──────── Raw data

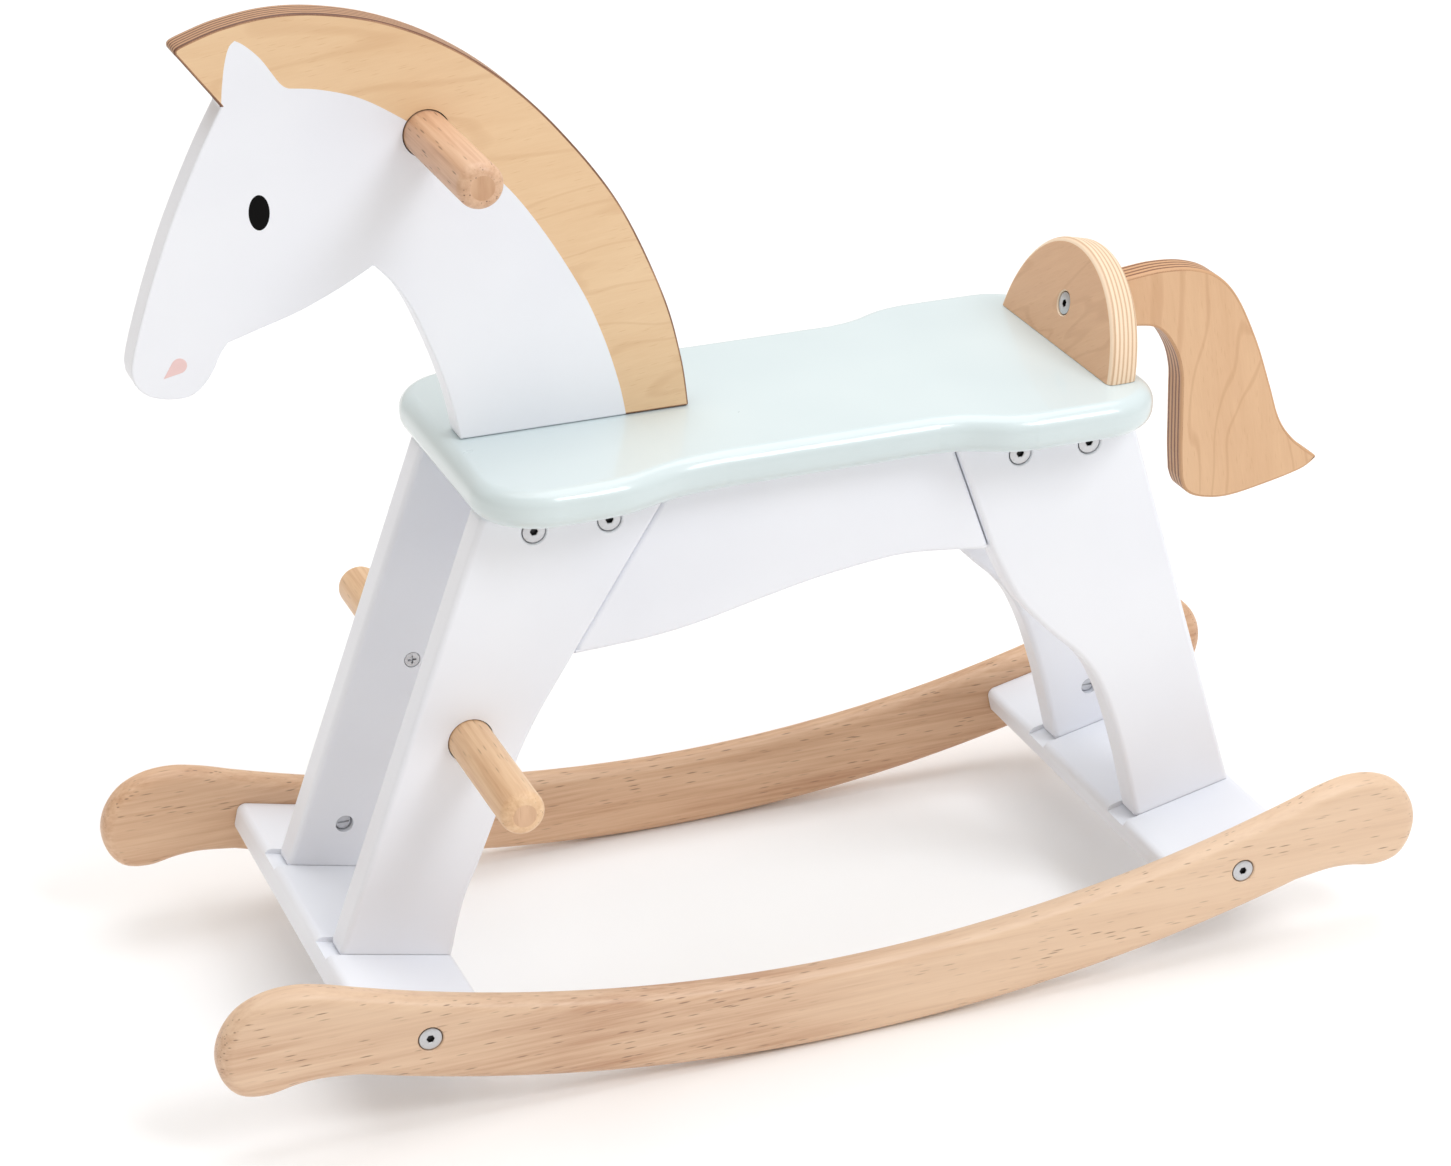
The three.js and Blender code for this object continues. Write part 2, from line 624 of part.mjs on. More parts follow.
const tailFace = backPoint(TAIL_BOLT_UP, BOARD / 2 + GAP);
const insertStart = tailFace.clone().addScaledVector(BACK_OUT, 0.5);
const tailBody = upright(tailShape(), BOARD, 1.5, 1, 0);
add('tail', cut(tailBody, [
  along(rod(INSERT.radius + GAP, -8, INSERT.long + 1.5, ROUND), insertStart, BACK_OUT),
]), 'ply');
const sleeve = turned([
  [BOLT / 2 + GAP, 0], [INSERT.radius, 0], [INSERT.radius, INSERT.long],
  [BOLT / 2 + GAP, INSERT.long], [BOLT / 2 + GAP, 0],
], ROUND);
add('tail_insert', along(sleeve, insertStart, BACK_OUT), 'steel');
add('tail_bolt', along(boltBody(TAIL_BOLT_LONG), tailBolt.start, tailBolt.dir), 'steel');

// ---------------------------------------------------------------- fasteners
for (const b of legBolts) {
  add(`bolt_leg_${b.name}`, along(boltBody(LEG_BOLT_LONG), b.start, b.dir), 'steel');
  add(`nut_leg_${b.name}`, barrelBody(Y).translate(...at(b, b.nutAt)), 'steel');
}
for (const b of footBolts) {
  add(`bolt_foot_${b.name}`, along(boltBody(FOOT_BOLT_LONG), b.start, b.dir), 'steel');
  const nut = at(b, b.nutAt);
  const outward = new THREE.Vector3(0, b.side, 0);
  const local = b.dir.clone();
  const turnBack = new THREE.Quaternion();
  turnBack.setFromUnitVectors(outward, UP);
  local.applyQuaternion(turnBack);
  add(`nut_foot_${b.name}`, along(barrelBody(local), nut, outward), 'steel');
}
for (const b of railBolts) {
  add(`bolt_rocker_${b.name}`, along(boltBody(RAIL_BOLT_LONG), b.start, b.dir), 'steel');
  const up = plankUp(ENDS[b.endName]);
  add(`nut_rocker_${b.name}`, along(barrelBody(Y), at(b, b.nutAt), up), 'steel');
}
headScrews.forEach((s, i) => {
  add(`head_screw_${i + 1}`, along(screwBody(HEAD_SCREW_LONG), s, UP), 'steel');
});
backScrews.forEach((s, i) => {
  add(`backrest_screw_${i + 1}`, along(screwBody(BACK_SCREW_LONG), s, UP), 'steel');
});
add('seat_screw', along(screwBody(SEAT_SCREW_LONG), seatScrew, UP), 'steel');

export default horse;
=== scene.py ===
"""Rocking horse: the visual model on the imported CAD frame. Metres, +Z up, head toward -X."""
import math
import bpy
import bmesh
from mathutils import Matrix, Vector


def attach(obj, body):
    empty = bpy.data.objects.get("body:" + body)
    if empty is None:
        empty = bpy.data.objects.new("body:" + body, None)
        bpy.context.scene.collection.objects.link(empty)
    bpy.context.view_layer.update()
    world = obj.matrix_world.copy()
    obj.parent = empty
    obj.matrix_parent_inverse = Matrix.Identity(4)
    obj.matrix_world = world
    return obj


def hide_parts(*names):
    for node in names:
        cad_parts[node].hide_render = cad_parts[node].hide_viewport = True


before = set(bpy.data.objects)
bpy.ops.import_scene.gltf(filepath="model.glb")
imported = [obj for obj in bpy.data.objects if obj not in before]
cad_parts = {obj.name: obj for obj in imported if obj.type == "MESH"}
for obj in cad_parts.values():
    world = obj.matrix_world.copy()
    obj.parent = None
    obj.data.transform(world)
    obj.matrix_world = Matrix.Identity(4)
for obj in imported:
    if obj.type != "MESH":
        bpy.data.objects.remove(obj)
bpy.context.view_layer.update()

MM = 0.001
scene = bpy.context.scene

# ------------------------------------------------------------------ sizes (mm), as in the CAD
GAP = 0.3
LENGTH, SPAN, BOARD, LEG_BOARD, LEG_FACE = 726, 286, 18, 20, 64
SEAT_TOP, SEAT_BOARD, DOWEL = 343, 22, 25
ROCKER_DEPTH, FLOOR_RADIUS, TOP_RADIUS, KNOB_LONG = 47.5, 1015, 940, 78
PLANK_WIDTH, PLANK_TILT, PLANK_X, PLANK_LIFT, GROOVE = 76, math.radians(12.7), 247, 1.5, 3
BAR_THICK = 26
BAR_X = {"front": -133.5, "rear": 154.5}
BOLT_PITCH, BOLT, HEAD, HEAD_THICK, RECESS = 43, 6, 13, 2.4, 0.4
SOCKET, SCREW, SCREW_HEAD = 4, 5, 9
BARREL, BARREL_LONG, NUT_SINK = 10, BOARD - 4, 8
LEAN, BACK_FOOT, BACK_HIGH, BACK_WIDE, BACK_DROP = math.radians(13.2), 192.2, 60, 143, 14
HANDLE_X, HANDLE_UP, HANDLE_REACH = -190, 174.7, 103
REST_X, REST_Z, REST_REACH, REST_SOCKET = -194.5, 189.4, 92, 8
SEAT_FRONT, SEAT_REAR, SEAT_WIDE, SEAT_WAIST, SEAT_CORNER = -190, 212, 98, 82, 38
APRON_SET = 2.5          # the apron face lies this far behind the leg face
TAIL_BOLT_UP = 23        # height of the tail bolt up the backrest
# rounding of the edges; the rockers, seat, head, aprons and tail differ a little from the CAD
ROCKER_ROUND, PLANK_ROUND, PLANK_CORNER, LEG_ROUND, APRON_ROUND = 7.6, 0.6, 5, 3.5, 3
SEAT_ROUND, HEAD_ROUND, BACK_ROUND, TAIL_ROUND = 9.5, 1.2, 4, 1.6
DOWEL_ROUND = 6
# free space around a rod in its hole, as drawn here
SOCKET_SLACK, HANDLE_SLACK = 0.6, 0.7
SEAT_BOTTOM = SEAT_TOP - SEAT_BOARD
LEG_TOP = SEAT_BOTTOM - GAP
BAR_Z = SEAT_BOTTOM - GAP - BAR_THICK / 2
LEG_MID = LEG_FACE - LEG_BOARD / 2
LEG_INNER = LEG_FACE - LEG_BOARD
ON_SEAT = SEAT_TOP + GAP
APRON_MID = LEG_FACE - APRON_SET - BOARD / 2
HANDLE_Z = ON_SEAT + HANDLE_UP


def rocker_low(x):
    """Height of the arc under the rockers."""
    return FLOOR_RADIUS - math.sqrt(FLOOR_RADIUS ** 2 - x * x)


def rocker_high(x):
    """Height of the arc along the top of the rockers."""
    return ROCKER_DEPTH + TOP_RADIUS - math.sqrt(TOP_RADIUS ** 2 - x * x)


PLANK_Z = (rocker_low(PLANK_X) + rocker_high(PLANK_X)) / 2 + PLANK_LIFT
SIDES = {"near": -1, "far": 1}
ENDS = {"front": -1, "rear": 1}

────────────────

What you will do.
Extract all the material, leaving every line as it is.

Solution to this exercise.
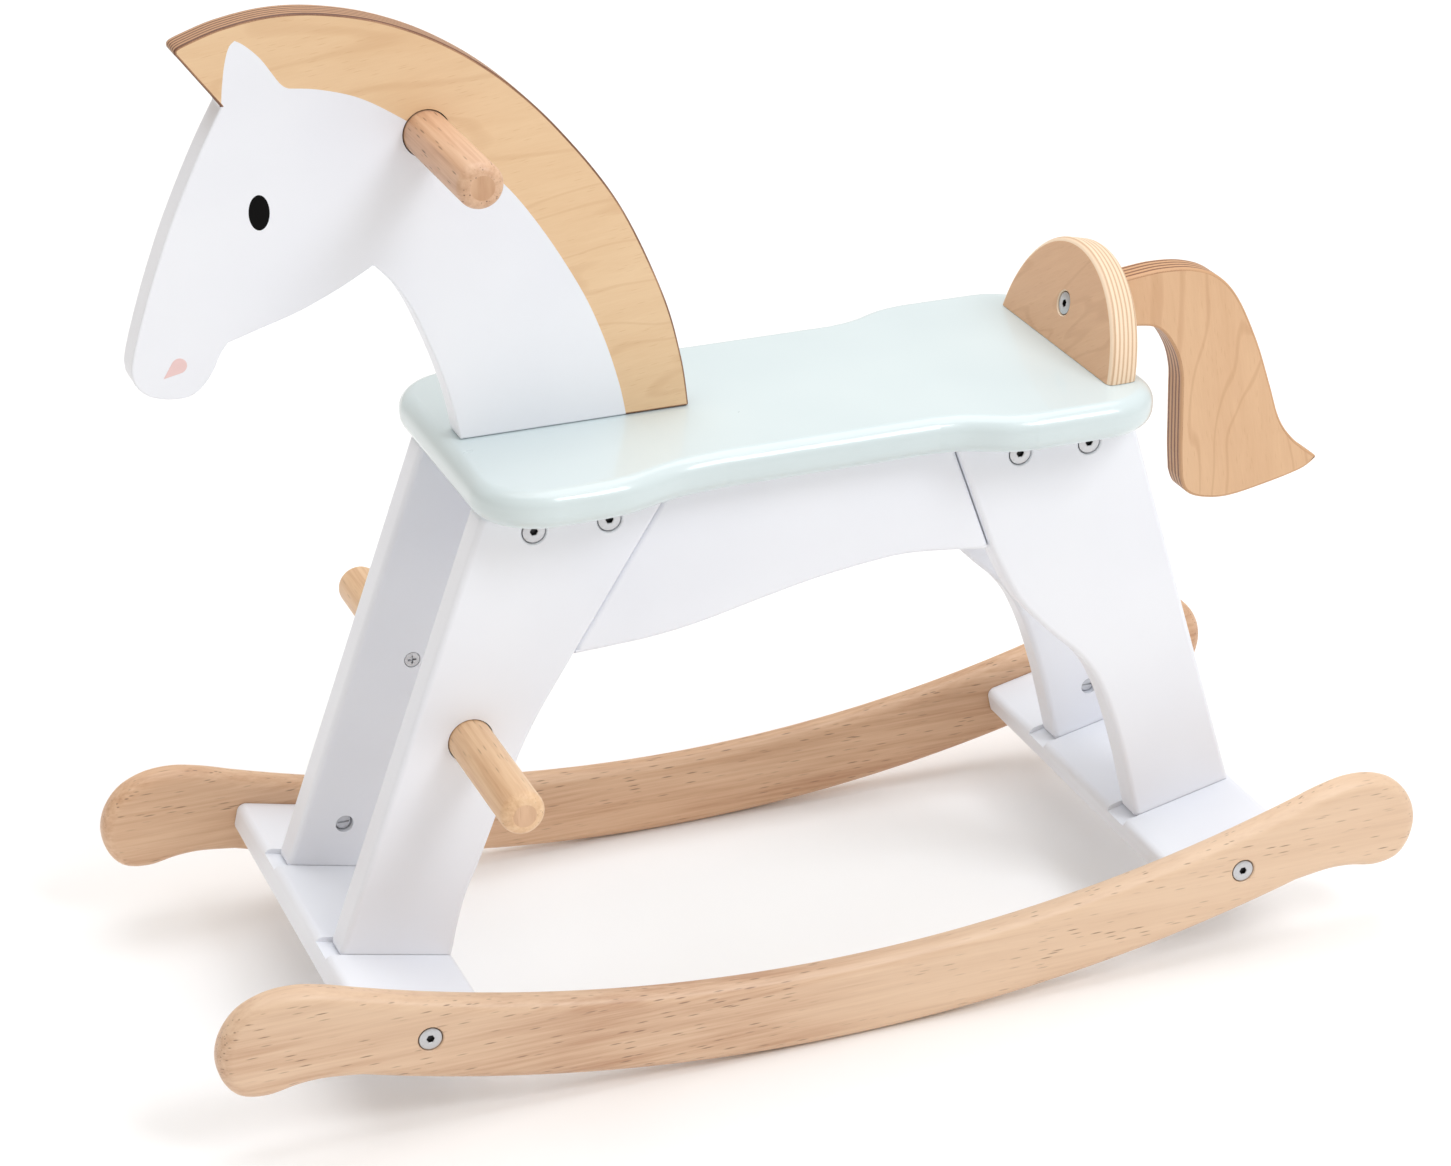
The three.js and Blender code for this object continues. Write part 2, from line 624 of part.mjs on. More parts follow.
const tailFace = backPoint(TAIL_BOLT_UP, BOARD / 2 + GAP);
const insertStart = tailFace.clone().addScaledVector(BACK_OUT, 0.5);
const tailBody = upright(tailShape(), BOARD, 1.5, 1, 0);
add('tail', cut(tailBody, [
  along(rod(INSERT.radius + GAP, -8, INSERT.long + 1.5, ROUND), insertStart, BACK_OUT),
]), 'ply');
const sleeve = turned([
  [BOLT / 2 + GAP, 0], [INSERT.radius, 0], [INSERT.radius, INSERT.long],
  [BOLT / 2 + GAP, INSERT.long], [BOLT / 2 + GAP, 0],
], ROUND);
add('tail_insert', along(sleeve, insertStart, BACK_OUT), 'steel');
add('tail_bolt', along(boltBody(TAIL_BOLT_LONG), tailBolt.start, tailBolt.dir), 'steel');

// ---------------------------------------------------------------- fasteners
for (const b of legBolts) {
  add(`bolt_leg_${b.name}`, along(boltBody(LEG_BOLT_LONG), b.start, b.dir), 'steel');
  add(`nut_leg_${b.name}`, barrelBody(Y).translate(...at(b, b.nutAt)), 'steel');
}
for (const b of footBolts) {
  add(`bolt_foot_${b.name}`, along(boltBody(FOOT_BOLT_LONG), b.start, b.dir), 'steel');
  const nut = at(b, b.nutAt);
  const outward = new THREE.Vector3(0, b.side, 0);
  const local = b.dir.clone();
  const turnBack = new THREE.Quaternion();
  turnBack.setFromUnitVectors(outward, UP);
  local.applyQuaternion(turnBack);
  add(`nut_foot_${b.name}`, along(barrelBody(local), nut, outward), 'steel');
}
for (const b of railBolts) {
  add(`bolt_rocker_${b.name}`, along(boltBody(RAIL_BOLT_LONG), b.start, b.dir), 'steel');
  const up = plankUp(ENDS[b.endName]);
  add(`nut_rocker_${b.name}`, along(barrelBody(Y), at(b, b.nutAt), up), 'steel');
}
headScrews.forEach((s, i) => {
  add(`head_screw_${i + 1}`, along(screwBody(HEAD_SCREW_LONG), s, UP), 'steel');
});
backScrews.forEach((s, i) => {
  add(`backrest_screw_${i + 1}`, along(screwBody(BACK_SCREW_LONG), s, UP), 'steel');
});
add('seat_screw', along(screwBody(SEAT_SCREW_LONG), seatScrew, UP), 'steel');

export default horse;
=== scene.py ===
"""Rocking horse: the visual model on the imported CAD frame. Metres, +Z up, head toward -X."""
import math
import bpy
import bmesh
from mathutils import Matrix, Vector


def attach(obj, body):
    empty = bpy.data.objects.get("body:" + body)
    if empty is None:
        empty = bpy.data.objects.new("body:" + body, None)
        bpy.context.scene.collection.objects.link(empty)
    bpy.context.view_layer.update()
    world = obj.matrix_world.copy()
    obj.parent = empty
    obj.matrix_parent_inverse = Matrix.Identity(4)
    obj.matrix_world = world
    return obj


def hide_parts(*names):
    for node in names:
        cad_parts[node].hide_render = cad_parts[node].hide_viewport = True


before = set(bpy.data.objects)
bpy.ops.import_scene.gltf(filepath="model.glb")
imported = [obj for obj in bpy.data.objects if obj not in before]
cad_parts = {obj.name: obj for obj in imported if obj.type == "MESH"}
for obj in cad_parts.values():
    world = obj.matrix_world.copy()
    obj.parent = None
    obj.data.transform(world)
    obj.matrix_world = Matrix.Identity(4)
for obj in imported:
    if obj.type != "MESH":
        bpy.data.objects.remove(obj)
bpy.context.view_layer.update()

MM = 0.001
scene = bpy.context.scene

# ------------------------------------------------------------------ sizes (mm), as in the CAD
GAP = 0.3
LENGTH, SPAN, BOARD, LEG_BOARD, LEG_FACE = 726, 286, 18, 20, 64
SEAT_TOP, SEAT_BOARD, DOWEL = 343, 22, 25
ROCKER_DEPTH, FLOOR_RADIUS, TOP_RADIUS, KNOB_LONG = 47.5, 1015, 940, 78
PLANK_WIDTH, PLANK_TILT, PLANK_X, PLANK_LIFT, GROOVE = 76, math.radians(12.7), 247, 1.5, 3
BAR_THICK = 26
BAR_X = {"front": -133.5, "rear": 154.5}
BOLT_PITCH, BOLT, HEAD, HEAD_THICK, RECESS = 43, 6, 13, 2.4, 0.4
SOCKET, SCREW, SCREW_HEAD = 4, 5, 9
BARREL, BARREL_LONG, NUT_SINK = 10, BOARD - 4, 8
LEAN, BACK_FOOT, BACK_HIGH, BACK_WIDE, BACK_DROP = math.radians(13.2), 192.2, 60, 143, 14
HANDLE_X, HANDLE_UP, HANDLE_REACH = -190, 174.7, 103
REST_X, REST_Z, REST_REACH, REST_SOCKET = -194.5, 189.4, 92, 8
SEAT_FRONT, SEAT_REAR, SEAT_WIDE, SEAT_WAIST, SEAT_CORNER = -190, 212, 98, 82, 38
APRON_SET = 2.5          # the apron face lies this far behind the leg face
TAIL_BOLT_UP = 23        # height of the tail bolt up the backrest
# rounding of the edges; the rockers, seat, head, aprons and tail differ a little from the CAD
ROCKER_ROUND, PLANK_ROUND, PLANK_CORNER, LEG_ROUND, APRON_ROUND = 7.6, 0.6, 5, 3.5, 3
SEAT_ROUND, HEAD_ROUND, BACK_ROUND, TAIL_ROUND = 9.5, 1.2, 4, 1.6
DOWEL_ROUND = 6
# free space around a rod in its hole, as drawn here
SOCKET_SLACK, HANDLE_SLACK = 0.6, 0.7
SEAT_BOTTOM = SEAT_TOP - SEAT_BOARD
LEG_TOP = SEAT_BOTTOM - GAP
BAR_Z = SEAT_BOTTOM - GAP - BAR_THICK / 2
LEG_MID = LEG_FACE - LEG_BOARD / 2
LEG_INNER = LEG_FACE - LEG_BOARD
ON_SEAT = SEAT_TOP + GAP
APRON_MID = LEG_FACE - APRON_SET - BOARD / 2
HANDLE_Z = ON_SEAT + HANDLE_UP


def rocker_low(x):
    """Height of the arc under the rockers."""
    return FLOOR_RADIUS - math.sqrt(FLOOR_RADIUS ** 2 - x * x)


def rocker_high(x):
    """Height of the arc along the top of the rockers."""
    return ROCKER_DEPTH + TOP_RADIUS - math.sqrt(TOP_RADIUS ** 2 - x * x)


PLANK_Z = (rocker_low(PLANK_X) + rocker_high(PLANK_X)) / 2 + PLANK_LIFT
SIDES = {"near": -1, "far": 1}
ENDS = {"front": -1, "rear": 1}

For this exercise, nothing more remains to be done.